ScaleUp! Community, previously we wrote about OLAP and data cubes, then a follow-up article with an example use of a data cube as well as a possible replacement. This article will dive deeper into columnar databases.

Row oriented database

A row oriented database stores data by row. The data for a given row will be located together on the file system. This is beneficial for OLTP use cases, where operations are typically performed on a single row or a range of rows.

Row 1 below would be stored together on the filesystem, row 2 below would be stored together on the filesystem, etc.

When user 1 logs in, the database reads their record (ID = 1) from the filesystem.

Column oriented database

A column oriented database stores data by column, not by row. The data for a given column will be located together on the file system. This is beneficial for OLAP (business intelligence) use cases, where operations are typically performed across many or all records but for a small number of attributes. 

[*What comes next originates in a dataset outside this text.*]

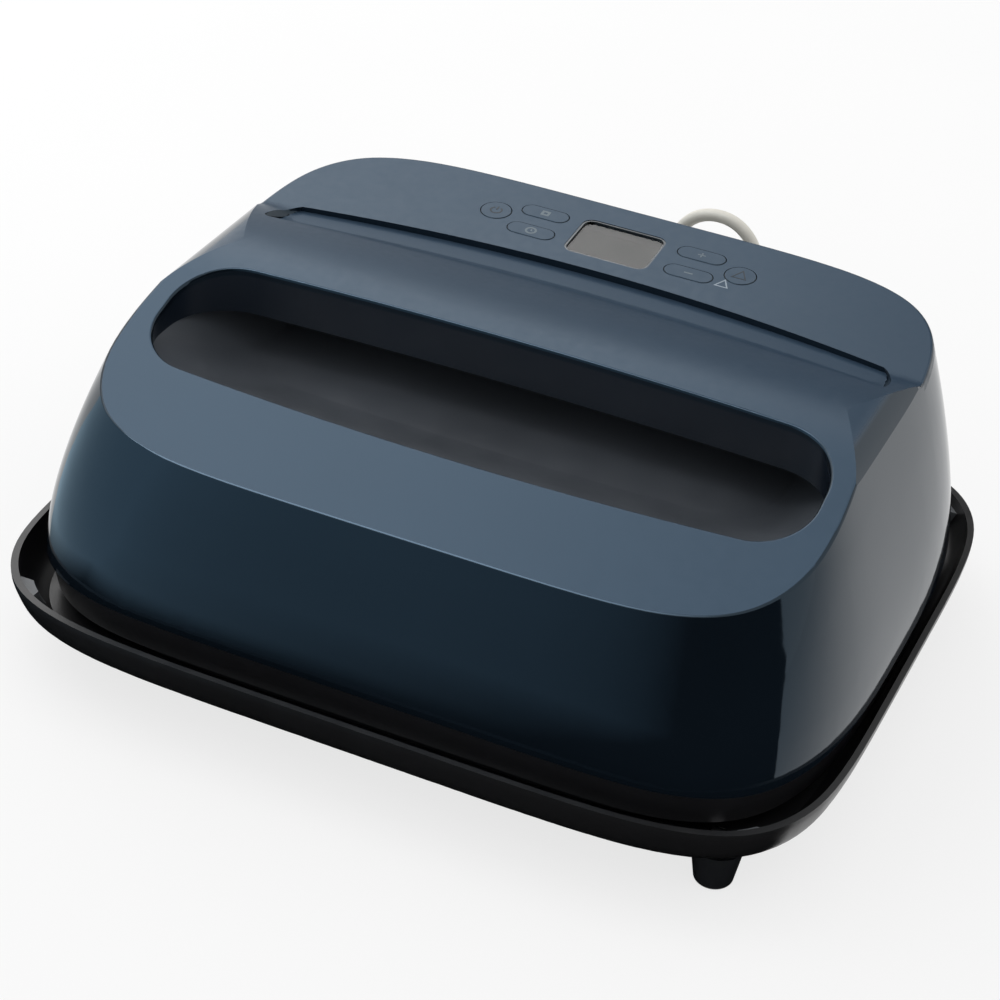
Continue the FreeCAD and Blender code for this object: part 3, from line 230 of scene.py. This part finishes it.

For example, for BI, you might want to see emergency department visits in the past quarter for all your users, stratified by age. For this query, you only need 2 attributes: ED visits and age, but you need these attributes for many rows. With a traditional database, this would require reading from storage the full data for each of these rows, where only a few attributes are actually needed. Since data is stored by row, this would require searching a large part of the filesystem, which is slow.

The DOB column below would be stored together on the filesystem; the ID column would be stored together on the filesystem; etc.

When analyst user 1 logs in, they will run their query, which will read from storage data from the DOB column and, from another table, the number of ED visits. The data for these columns is stored together so this area of the filesystem that must be searched is less than if the data was stored by row.